Le 30 novembre 1902, 36 des prisonniers sont transférés sur la grande île de la Terre de Feu, avec une grande partie des fournitures, pour préparer le bâtiment définitif de la prison (le pavillon no 1 ou pavillon « Historico »). Ils sont accompagnés à cette occasion par le directeur de la prison et quinze soldats chargés de leur surveillance. Une semaine plus tard, les 83 prisonniers restés à Puerto Cook se mutinent, et 51 d'entre eux s'échappent à bord de petites embarcations présentes sur l'île. La mutinerie de Puerto Cook se terminera en désastre pour les fuyards : sept mourront et 39 seront rattrapés par Enrique Fliess, le lieutenant de frégate responsable de la base militaire, ou par Horacio Balivé, capitaine de l'ARA Azopardo, un navire de la Marine argentine qui transportait du matériel pour la construction du phare Año Nuevo sur l'île Observatorio. Capturés et rejugés, les fuyards seront finalement transférés à Ushuaïa.
La prison
Construite par étapes dans le secteur oriental de la ville d'Ushuaïa, la prison finit par comporter cinq pavillons principaux, permettant d'accueillir plus de 540 détenus ; elle manque cependant de mur d'enceinte, ce dernier étant remplacé par une clôture. Quelque 250 personnes, principalement des gardiens de prison, veillaient sur les prisonniers. Les pavillons sont disposés en étoile, autour d'une cour centrale ; chacun d'entre eux comporte deux étages dans lesquels se trouvaient — réparties de part et d'autre d'un couloir central — des cellules d'environ 4 m2. La prison comptait 380 cellules avec des parois en pierre de 60 centimètres de large. Lorsque la population carcérale dépassait la capacité de l'établissement, les écuries étaient transformées en cellules communes permettant l'accueil de 40 à 50 détenus[3].

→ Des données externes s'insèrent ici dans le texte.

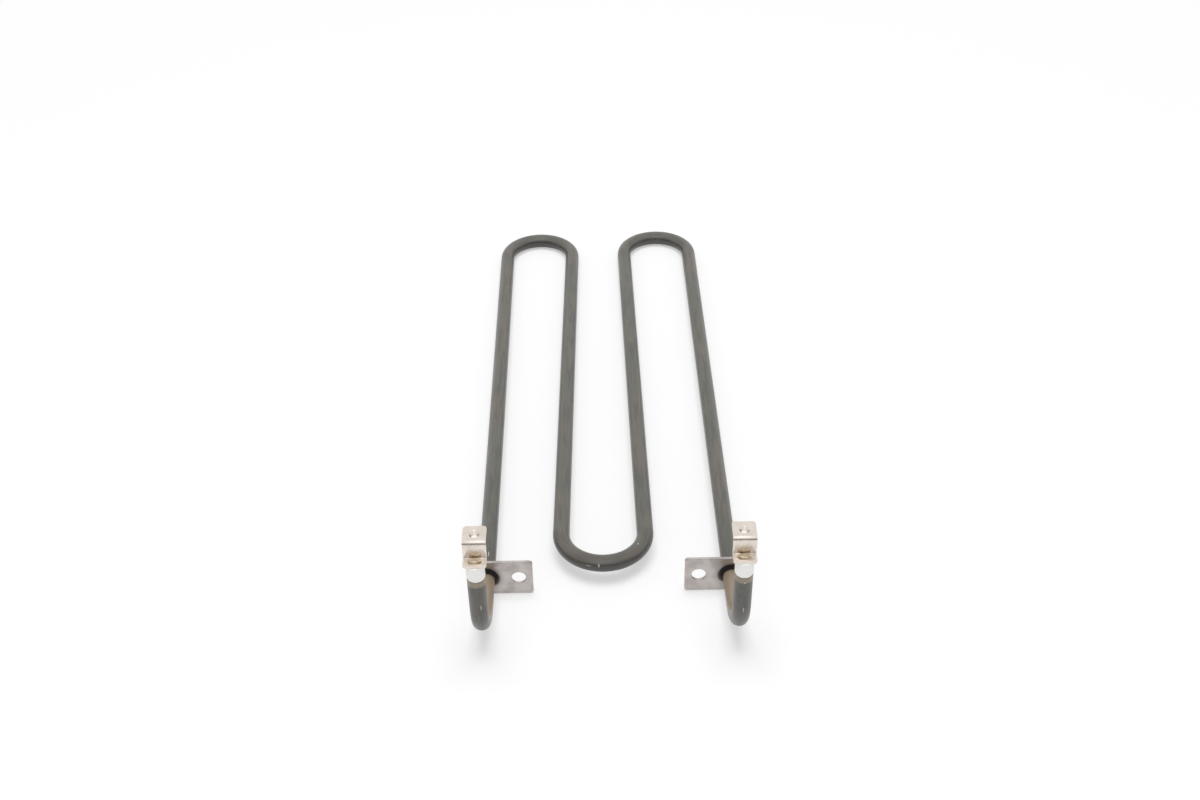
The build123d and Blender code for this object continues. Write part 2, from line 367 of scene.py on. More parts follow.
# %% Find the way along the tube
oxide = Finish("sheath_oxide")
place = object_place(oxide)
x, y, z = split(oxide, place)
MIDWAY = 150 * MM                # from here on, points belong to the far bends
OTHER_NOISE = 0.3                # metres aside, where the right half finds patches of its own
right_half = x > NEAR_CENTRE[0]
far_half = y > MIDWAY
far_x = FAR_LEFT_CENTRE[0] + right_half * (FAR_RIGHT_CENTRE[0] - FAR_LEFT_CENTRE[0])
far_y = FAR_LEFT_CENTRE[1] + right_half * (FAR_RIGHT_CENTRE[1] - FAR_LEFT_CENTRE[1])
from_x = x - (NEAR_CENTRE[0] + far_half * (far_x - NEAR_CENTRE[0]))
from_y = y - (NEAR_CENTRE[1] + far_half * (far_y - NEAR_CENTRE[1]))
bend_reach = (from_x ** 2 + from_y ** 2) ** 0.5
bend_turn = oxide.node("ShaderNodeMath", {"operation": "ARCTAN2"}, {0: from_y, 1: abs(from_x)})
on_leg = joined(oxide, x, y, z)
on_bend = joined(oxide, bend_reach + OTHER_NOISE * right_half, bend_turn * BEND_RADIUS, z)
hook_y = y - HOOK_CENTRE[0]
hook_z = z - HOOK_CENTRE[1]
hook_reach = (hook_y ** 2 + hook_z ** 2) ** 0.5
hook_turn = oxide.node("ShaderNodeMath", {"operation": "ARCTAN2"}, {0: hook_z, 1: hook_y})
on_hook = joined(oxide, x, hook_turn * BEND_RADIUS, hook_reach)
hooked = ramp(oxide, y, -12 * MM, -18 * MM)
inner = ramp(oxide, abs(x - NEAR_CENTRE[0]), 28 * MM, 26 * MM)
bent = ramp(oxide, y, 34 * MM, 24 * MM) * inner + ramp(oxide, y, 276 * MM, 286 * MM)
print("tube's directions take", len(oxide.tree.nodes), "nodes")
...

Les prisonnier recevaient une éducation primaire, pour ceux qui n'en avait pas, et une rétribution pour le travail réalisé. Il existait des ateliers rudimentaires de menuiserie, ferronnerie, presse, mécanique et cordonnerie ; d'autres détenus travaillaient pour pourvoir aux besoins de la population carcérale. Les prisonniers dont la conduite était jugée bonne travaillaient à des tâches forestière et à la récolte du bois de chauffe et, à la fin de l'existence de la prison, à des travaux publics dans une ville qui était alors en pleine construction. Un petit train qui conduisait jusqu'à l'emplacement actuel du parc national Tierra del Fuego transportait les détenus. Il existe des archives photographiques dans le Musée de la prison qui attestent que, jusque dans les années 1920, les prisonniers avaient constitué un orchestre qui divertissait les habitants de la ville tous les dimanches[4].
La prison est l'un des principaux moteurs de l'activité économique de la ville jusqu'au 21 mars 1947[5], date à laquelle la prison est fermée par Roberto Pettinato, sur ordre du président Juan Domingo Perón, décision motivée par des considérations humanitaires. Les détenus sont transférés vers d'autres prisons situés sur le continent. À la suite de la fermeture de la prison, les bâtiments sont confiés à l'Armée argentine qui transforme les lieux en une extension de la base navale Ushuaïa, située à proximité immédiate[6].
Pendant la dictature de Lonardi, seront détenus dans cette prison les syndicalistes Andrés Framini, J. Natalini, José Espejo, Eduardo Vuletich, Hugo Di Pietro, José Alonso et quelque 2 200 autres prisonniers politiques[7].
Détenus
Comme le signale un rapport du député Manuel Ramírez en 1935, la justice envoyait à Ushuaïa différentes catégories de détenus, des criminels de droit commun jusqu'aux prisonniers politiques.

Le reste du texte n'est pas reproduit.